-- START Extracted entries --

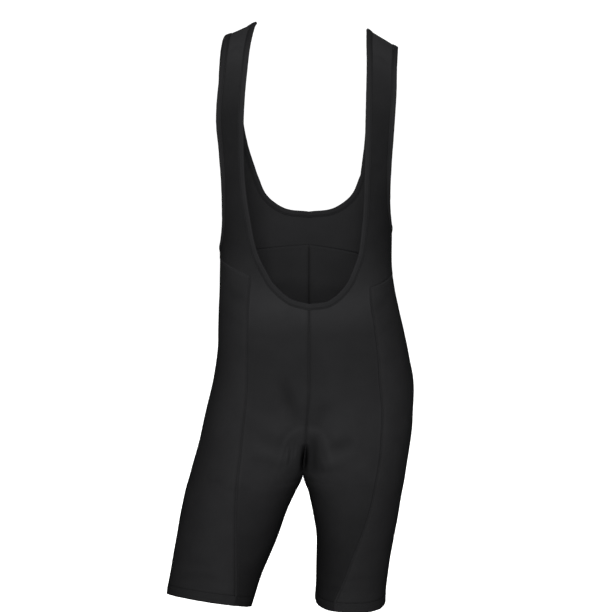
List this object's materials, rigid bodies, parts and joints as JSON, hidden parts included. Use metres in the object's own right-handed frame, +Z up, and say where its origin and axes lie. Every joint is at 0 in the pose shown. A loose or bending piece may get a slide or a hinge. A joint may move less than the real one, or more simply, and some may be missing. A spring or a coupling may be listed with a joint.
{
  "type": "cycling bib shorts",
  "caption": "Close-fitting cycling bib shorts in their worn form: deep scooped front, shoulder straps, curved leg seams, bound edges, turned hems and a seat pad.",
  "frame": {"origin": "midway between the tops of the two shoulder straps, where the wearer's shoulders hold the garment up", "axes": "+Z up, the front faces -Y, the wearer's right is -X"},
  "size_m": [0.3872, 0.2362, 0.9255],
  "materials": {
    "black_knit": "matte stretch knit",
    "black_binding": "matte folded stretch tape",
    "pad_cloth": "brushed cloth over foam"
  },
  "bodies": {
    "root": {"front_panel_right": "black_knit", "front_panel_left": "black_knit", "side_panel_right": "black_knit", "side_panel_left": "black_knit", "back_panel_right": "black_knit", "back_panel_left": "black_knit", "back_bib": "black_knit", "hem_band_right": "black_knit", "hem_band_left": "black_knit", "neck_binding": "black_binding", "armhole_binding_right": "black_binding", "armhole_binding_left": "black_binding", "seat_pad": "pad_cloth"}
  },
  "joints": []
}
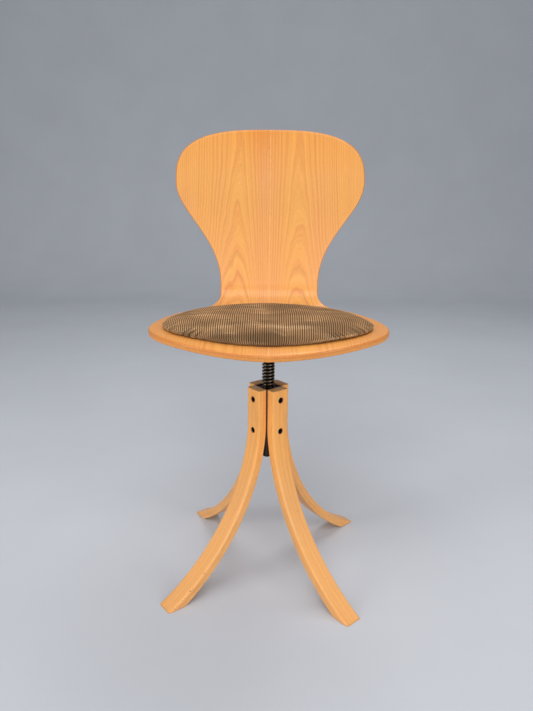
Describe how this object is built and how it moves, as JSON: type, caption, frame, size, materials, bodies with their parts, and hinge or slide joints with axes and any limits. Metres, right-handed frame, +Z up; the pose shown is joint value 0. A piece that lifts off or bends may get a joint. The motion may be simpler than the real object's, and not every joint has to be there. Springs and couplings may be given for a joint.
{
  "type": "office chair",
  "caption": "Height-adjustable swivel chair: a one-piece moulded beech seat and back with a corduroy cushion, on a threaded steel spindle above bent laminated legs.",
  "frame": {"origin": "on the floor, under the middle of the chair's overall box", "axes": "+Z up along the spindle; -Y is the front, towards which a person sits facing; +X is the right-hand side seen from the front"},
  "size_m": [0.3896, 0.4369, 0.7694],
  "materials": {
    "beech": "satin clear lacquer over steamed beech veneer",
    "plywood": "bare plywood",
    "corduroy": "brown corduroy with ribs from front to back",
    "foam": "soft upholstery foam",
    "black_steel": "satin black paint",
    "greased_steel": "dark steel under a film of grease",
    "zinc_steel": "zinc plated",
    "black_nylon": "moulded matte"
  },
  "bodies": {
    "base": {"post_tube": "black_steel", "post_end_cap": "black_nylon", "spindle_nut": "black_steel", "leg_front_left": "beech", "leg_front_right": "beech", "leg_rear_left": "beech", "leg_rear_right": "beech", "upper_bolt_front_left": "black_steel", "upper_bolt_front_right": "black_steel", "upper_bolt_rear_left": "black_steel", "upper_bolt_rear_right": "black_steel", "lower_bolt_front_left": "black_steel", "lower_bolt_front_right": "black_steel", "lower_bolt_rear_left": "black_steel", "lower_bolt_rear_right": "black_steel"},
    "guide": {"spindle_guide": "black_nylon"},
    "seat": {"spindle": "greased_steel", "guide_washer": "zinc_steel", "guide_screw": "zinc_steel", "seat_plate": "black_steel", "hub_set_screw": "black_steel", "plate_screw_1": "zinc_steel", "plate_screw_2": "zinc_steel", "plate_screw_3": "zinc_steel", "plate_screw_4": "zinc_steel", "seat_shell": "beech", "cushion_board": "plywood", "cushion_foam": "foam", "cushion_cover": "corduroy", "cushion_screw_1": "zinc_steel", "cushion_screw_2": "zinc_steel", "cushion_screw_3": "zinc_steel", "cushion_screw_4": "zinc_steel"}
  },
  "joints": [
    {"name": "seat_rise", "type": "slide", "parent": "base", "child": "guide", "axis": [0, 0, 1], "range_m": [-0.035, 0.035]},
    {"name": "seat_turn", "type": "hinge", "parent": "guide", "child": "seat", "pos_m": [0, -0.04238, 0.2723], "axis": [0, 0, 1], "range_deg": [-2210, 2210]}
  ],
  "couplings": [
    {"joint": "seat_rise", "follows": "seat_turn", "m_per_rad": 0.00090718}
  ]
}
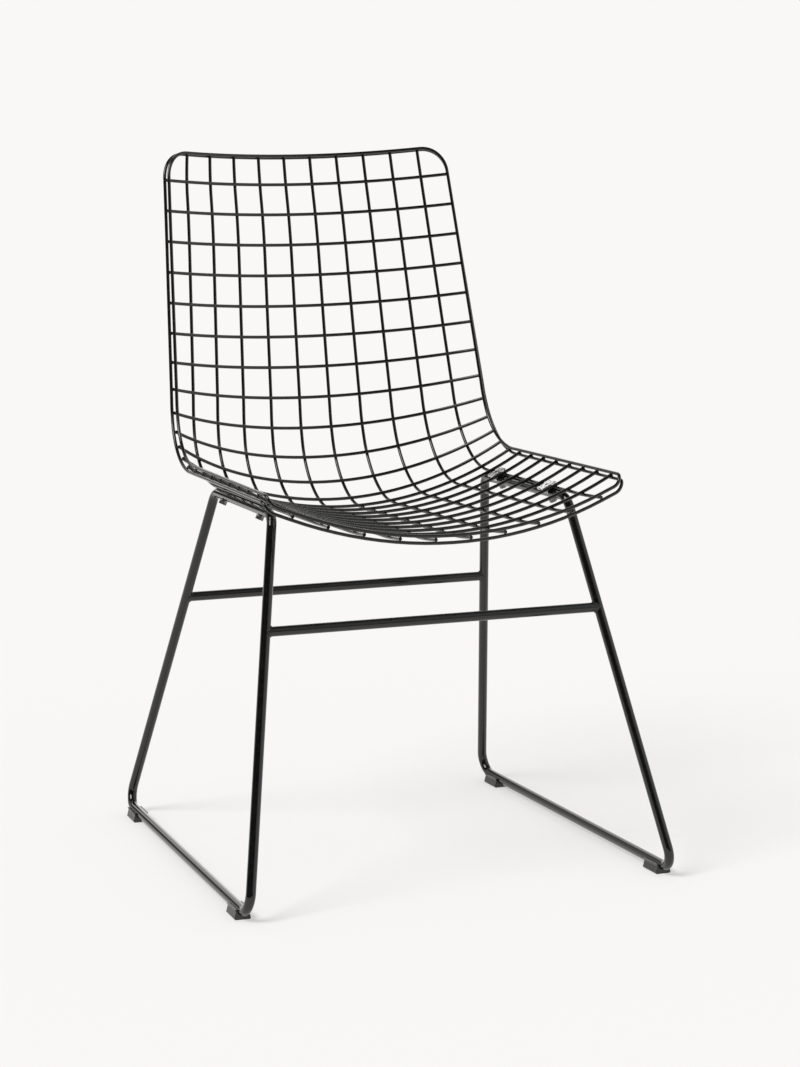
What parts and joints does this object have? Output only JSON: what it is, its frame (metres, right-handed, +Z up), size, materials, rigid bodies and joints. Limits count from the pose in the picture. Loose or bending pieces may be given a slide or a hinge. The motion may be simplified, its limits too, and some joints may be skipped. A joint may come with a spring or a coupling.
{
  "type": "wire mesh dining chair",
  "caption": "Dining chair with a one-piece bent wire mesh seat and back, clamped on a sled base of two splayed bent-rod leg frames with crossbars and clip-on feet.",
  "frame": {"origin": "on the floor under the middle of the chair's outline", "axes": "+Z up, -Y towards the front of the chair, +X towards the right in a front view"},
  "size_m": [0.5506, 0.5872, 0.8439],
  "materials": {
    "cross_wire_black": "glossy black coating",
    "lengthwise_wire_black": "glossy black coating",
    "rim_wire_black": "glossy black coating",
    "frame_black": "glossy black coating",
    "foot_plastic": "satin black moulded plastic",
    "bolt_steel": "dull grey zinc plating",
    "washer_steel": "dull grey zinc plating",
    "clamp_steel": "bright zinc or chrome plating"
  },
  "bodies": {
    "root": {"cross_wire_01": "cross_wire_black", "cross_wire_02": "cross_wire_black", "cross_wire_03": "cross_wire_black", "cross_wire_04": "cross_wire_black", "cross_wire_05": "cross_wire_black", "cross_wire_06": "cross_wire_black", "cross_wire_07": "cross_wire_black", "cross_wire_08": "cross_wire_black", "cross_wire_09": "cross_wire_black", "cross_wire_10": "cross_wire_black", "cross_wire_11": "cross_wire_black", "cross_wire_12": "cross_wire_black", "cross_wire_13": "cross_wire_black", "cross_wire_14": "cross_wire_black", "cross_wire_15": "cross_wire_black", "cross_wire_16": "cross_wire_black", "cross_wire_17": "cross_wire_black", "cross_wire_18": "cross_wire_black", "cross_wire_19": "cross_wire_black", "cross_wire_20": "cross_wire_black", "cross_wire_21": "cross_wire_black", "lengthwise_wire_01": "lengthwise_wire_black", "lengthwise_wire_02": "lengthwise_wire_black", "lengthwise_wire_03": "lengthwise_wire_black", "lengthwise_wire_04": "lengthwise_wire_black", "lengthwise_wire_05": "lengthwise_wire_black", "lengthwise_wire_06": "lengthwise_wire_black", "lengthwise_wire_07": "lengthwise_wire_black", "lengthwise_wire_08": "lengthwise_wire_black", "lengthwise_wire_09": "lengthwise_wire_black", "lengthwise_wire_10": "lengthwise_wire_black", "upper_rim_wire": "rim_wire_black", "lower_rim_wire": "rim_wire_black", "left_side_frame": "frame_black", "right_side_frame": "frame_black", "front_crossbar": "frame_black", "rear_crossbar": "frame_black", "left_front_foot": "foot_plastic", "right_front_foot": "foot_plastic", "left_rear_foot": "foot_plastic", "right_rear_foot": "foot_plastic", "left_front_clamp": "clamp_steel", "right_front_clamp": "clamp_steel", "left_rear_clamp": "clamp_steel", "right_rear_clamp": "clamp_steel", "clamp_bolts": "bolt_steel", "clamp_washers": "washer_steel"}
  },
  "joints": []
}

-- END Extracted entries --

◆ Exercise brief: Write out every entry exactly as given.

◆ Response:
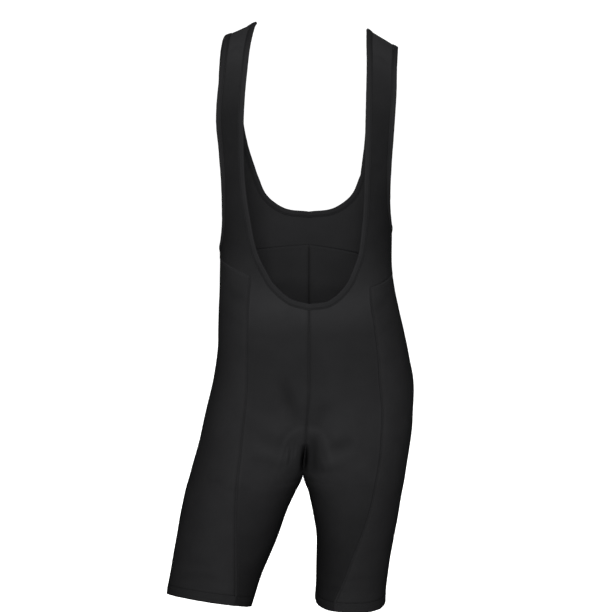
List this object's materials, rigid bodies, parts and joints as JSON, hidden parts included. Use metres in the object's own right-handed frame, +Z up, and say where its origin and axes lie. Every joint is at 0 in the pose shown. A loose or bending piece may get a slide or a hinge. A joint may move less than the real one, or more simply, and some may be missing. A spring or a coupling may be listed with a joint.
{
  "type": "cycling bib shorts",
  "caption": "Close-fitting cycling bib shorts in their worn form: deep scooped front, shoulder straps, curved leg seams, bound edges, turned hems and a seat pad.",
  "frame": {"origin": "midway between the tops of the two shoulder straps, where the wearer's shoulders hold the garment up", "axes": "+Z up, the front faces -Y, the wearer's right is -X"},
  "size_m": [0.3872, 0.2362, 0.9255],
  "materials": {
    "black_knit": "matte stretch knit",
    "black_binding": "matte folded stretch tape",
    "pad_cloth": "brushed cloth over foam"
  },
  "bodies": {
    "root": {"front_panel_right": "black_knit", "front_panel_left": "black_knit", "side_panel_right": "black_knit", "side_panel_left": "black_knit", "back_panel_right": "black_knit", "back_panel_left": "black_knit", "back_bib": "black_knit", "hem_band_right": "black_knit", "hem_band_left": "black_knit", "neck_binding": "black_binding", "armhole_binding_right": "black_binding", "armhole_binding_left": "black_binding", "seat_pad": "pad_cloth"}
  },
  "joints": []
}
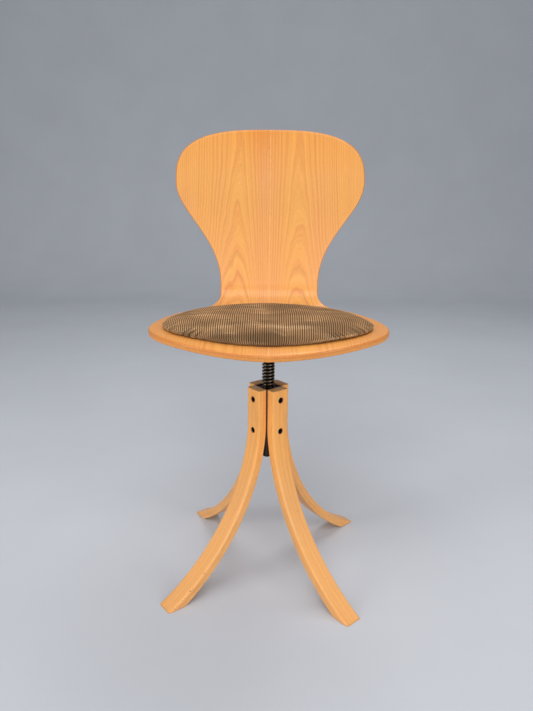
Describe how this object is built and how it moves, as JSON: type, caption, frame, size, materials, bodies with their parts, and hinge or slide joints with axes and any limits. Metres, right-handed frame, +Z up; the pose shown is joint value 0. A piece that lifts off or bends may get a joint. The motion may be simpler than the real object's, and not every joint has to be there. Springs and couplings may be given for a joint.
{
  "type": "office chair",
  "caption": "Height-adjustable swivel chair: a one-piece moulded beech seat and back with a corduroy cushion, on a threaded steel spindle above bent laminated legs.",
  "frame": {"origin": "on the floor, under the middle of the chair's overall box", "axes": "+Z up along the spindle; -Y is the front, towards which a person sits facing; +X is the right-hand side seen from the front"},
  "size_m": [0.3896, 0.4369, 0.7694],
  "materials": {
    "beech": "satin clear lacquer over steamed beech veneer",
    "plywood": "bare plywood",
    "corduroy": "brown corduroy with ribs from front to back",
    "foam": "soft upholstery foam",
    "black_steel": "satin black paint",
    "greased_steel": "dark steel under a film of grease",
    "zinc_steel": "zinc plated",
    "black_nylon": "moulded matte"
  },
  "bodies": {
    "base": {"post_tube": "black_steel", "post_end_cap": "black_nylon", "spindle_nut": "black_steel", "leg_front_left": "beech", "leg_front_right": "beech", "leg_rear_left": "beech", "leg_rear_right": "beech", "upper_bolt_front_left": "black_steel", "upper_bolt_front_right": "black_steel", "upper_bolt_rear_left": "black_steel", "upper_bolt_rear_right": "black_steel", "lower_bolt_front_left": "black_steel", "lower_bolt_front_right": "black_steel", "lower_bolt_rear_left": "black_steel", "lower_bolt_rear_right": "black_steel"},
    "guide": {"spindle_guide": "black_nylon"},
    "seat": {"spindle": "greased_steel", "guide_washer": "zinc_steel", "guide_screw": "zinc_steel", "seat_plate": "black_steel", "hub_set_screw": "black_steel", "plate_screw_1": "zinc_steel", "plate_screw_2": "zinc_steel", "plate_screw_3": "zinc_steel", "plate_screw_4": "zinc_steel", "seat_shell": "beech", "cushion_board": "plywood", "cushion_foam": "foam", "cushion_cover": "corduroy", "cushion_screw_1": "zinc_steel", "cushion_screw_2": "zinc_steel", "cushion_screw_3": "zinc_steel", "cushion_screw_4": "zinc_steel"}
  },
  "joints": [
    {"name": "seat_rise", "type": "slide", "parent": "base", "child": "guide", "axis": [0, 0, 1], "range_m": [-0.035, 0.035]},
    {"name": "seat_turn", "type": "hinge", "parent": "guide", "child": "seat", "pos_m": [0, -0.04238, 0.2723], "axis": [0, 0, 1], "range_deg": [-2210, 2210]}
  ],
  "couplings": [
    {"joint": "seat_rise", "follows": "seat_turn", "m_per_rad": 0.00090718}
  ]
}
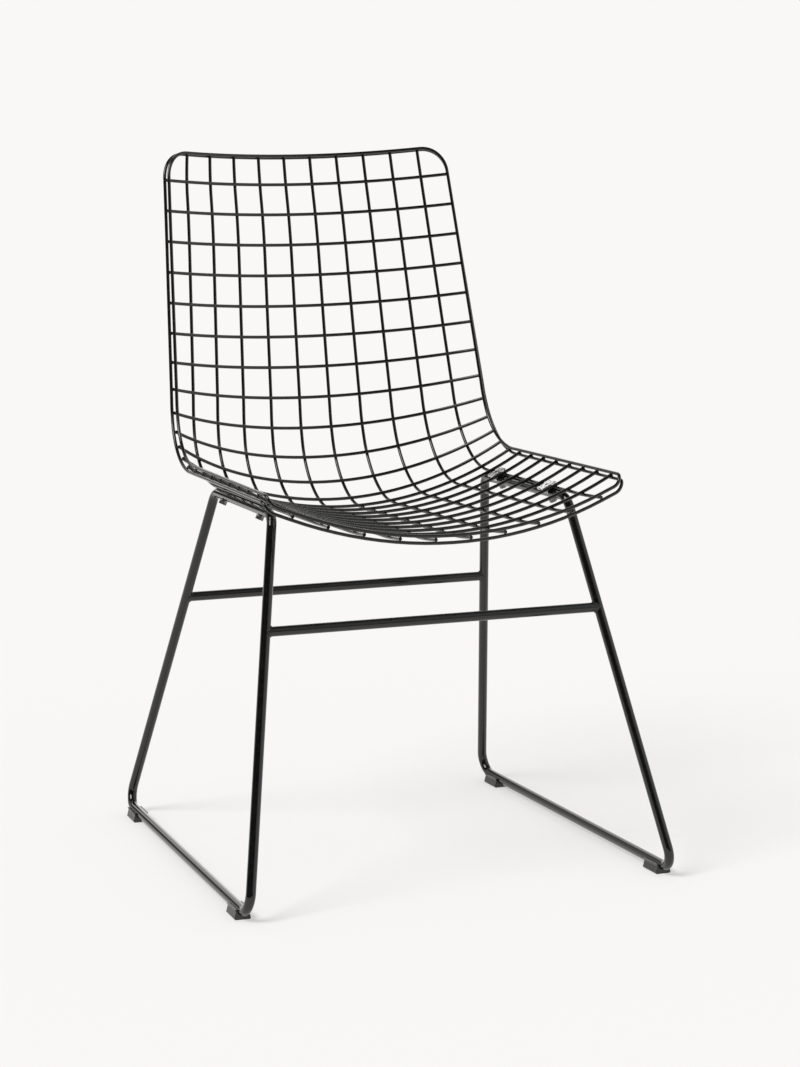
What parts and joints does this object have? Output only JSON: what it is, its frame (metres, right-handed, +Z up), size, materials, rigid bodies and joints. Limits count from the pose in the picture. Loose or bending pieces may be given a slide or a hinge. The motion may be simplified, its limits too, and some joints may be skipped. A joint may come with a spring or a coupling.
{
  "type": "wire mesh dining chair",
  "caption": "Dining chair with a one-piece bent wire mesh seat and back, clamped on a sled base of two splayed bent-rod leg frames with crossbars and clip-on feet.",
  "frame": {"origin": "on the floor under the middle of the chair's outline", "axes": "+Z up, -Y towards the front of the chair, +X towards the right in a front view"},
  "size_m": [0.5506, 0.5872, 0.8439],
  "materials": {
    "cross_wire_black": "glossy black coating",
    "lengthwise_wire_black": "glossy black coating",
    "rim_wire_black": "glossy black coating",
    "frame_black": "glossy black coating",
    "foot_plastic": "satin black moulded plastic",
    "bolt_steel": "dull grey zinc plating",
    "washer_steel": "dull grey zinc plating",
    "clamp_steel": "bright zinc or chrome plating"
  },
  "bodies": {
    "root": {"cross_wire_01": "cross_wire_black", "cross_wire_02": "cross_wire_black", "cross_wire_03": "cross_wire_black", "cross_wire_04": "cross_wire_black", "cross_wire_05": "cross_wire_black", "cross_wire_06": "cross_wire_black", "cross_wire_07": "cross_wire_black", "cross_wire_08": "cross_wire_black", "cross_wire_09": "cross_wire_black", "cross_wire_10": "cross_wire_black", "cross_wire_11": "cross_wire_black", "cross_wire_12": "cross_wire_black", "cross_wire_13": "cross_wire_black", "cross_wire_14": "cross_wire_black", "cross_wire_15": "cross_wire_black", "cross_wire_16": "cross_wire_black", "cross_wire_17": "cross_wire_black", "cross_wire_18": "cross_wire_black", "cross_wire_19": "cross_wire_black", "cross_wire_20": "cross_wire_black", "cross_wire_21": "cross_wire_black", "lengthwise_wire_01": "lengthwise_wire_black", "lengthwise_wire_02": "lengthwise_wire_black", "lengthwise_wire_03": "lengthwise_wire_black", "lengthwise_wire_04": "lengthwise_wire_black", "lengthwise_wire_05": "lengthwise_wire_black", "lengthwise_wire_06": "lengthwise_wire_black", "lengthwise_wire_07": "lengthwise_wire_black", "lengthwise_wire_08": "lengthwise_wire_black", "lengthwise_wire_09": "lengthwise_wire_black", "lengthwise_wire_10": "lengthwise_wire_black", "upper_rim_wire": "rim_wire_black", "lower_rim_wire": "rim_wire_black", "left_side_frame": "frame_black", "right_side_frame": "frame_black", "front_crossbar": "frame_black", "rear_crossbar": "frame_black", "left_front_foot": "foot_plastic", "right_front_foot": "foot_plastic", "left_rear_foot": "foot_plastic", "right_rear_foot": "foot_plastic", "left_front_clamp": "clamp_steel", "right_front_clamp": "clamp_steel", "left_rear_clamp": "clamp_steel", "right_rear_clamp": "clamp_steel", "clamp_bolts": "bolt_steel", "clamp_washers": "washer_steel"}
  },
  "joints": []
}